August 11th, 2006 in Lifehack, Miscellaneous

A.V. Squad Rocks!

If you pay much attention to media trends (Especially Oprah Winfry and Bill Gates who is king of the geeks) you’ll notice a growing fervor concerning the state of education in America. They site falling test scores and dropping graduation rates as proof of their claims.

Their solution…

  • more time in the class room
  • more classes in general
  • better textbooks
  • better teacher training programs
  • raise performance standards

Unfortunately they are wrong.

In my opinion Jean Piaget (the late) was not a great psychologist. However, hid he did have phenomenal powers of observation.

What did he observe?

People increase their knowledge base and comprehension (ie learn) when they touch and manipulate tactile items.

Frank Wilson is the neurologist who wrote the book, “The Hand, How Its Use Shapes the Brain.” He said, “Humans were designed to build their brains by using their hands.”

Sounds a lot like Piaget doesn’t it?

Unfortunately, inactivity is creating mass brain power atrophy in America.

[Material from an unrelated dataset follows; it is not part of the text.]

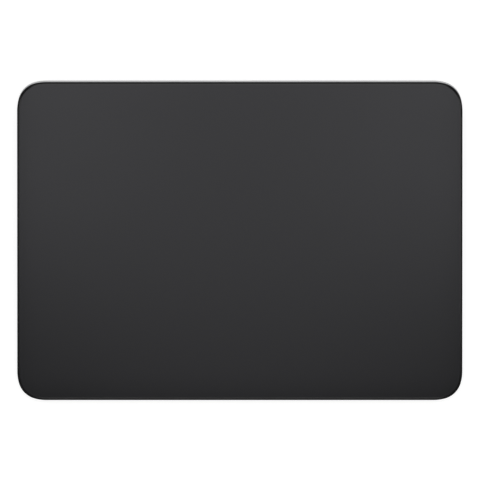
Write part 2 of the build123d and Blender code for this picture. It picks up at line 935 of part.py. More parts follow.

A Kaiser Family Foundation study found that children spend less than 1.5 hours a day doing physical activity.

What is the result of a person who grows up with such a limited physical activity base?

In an interview with a Meridith Corporation magazine reporter an MIT professor spoke about engineering students who didn’t know which way to turn a screw to tighten it (Hello! Righty tighty, lefty loosey).

Take steps to protect your intellectual prowess and boos your brain power with the following activities.

  1. Do your own small repairs. Get comfortable with your tool kit.
  2. Buy an erector set. Sorting, assembly and following detailed project directions is excellent mental exercise.
  3. Build a bird or dog house but just look at pictures and come up with your own design specs. Better start with scrap on this one.
  4. Take up a musical instrument. You don’t have to be talented. The process is the important part.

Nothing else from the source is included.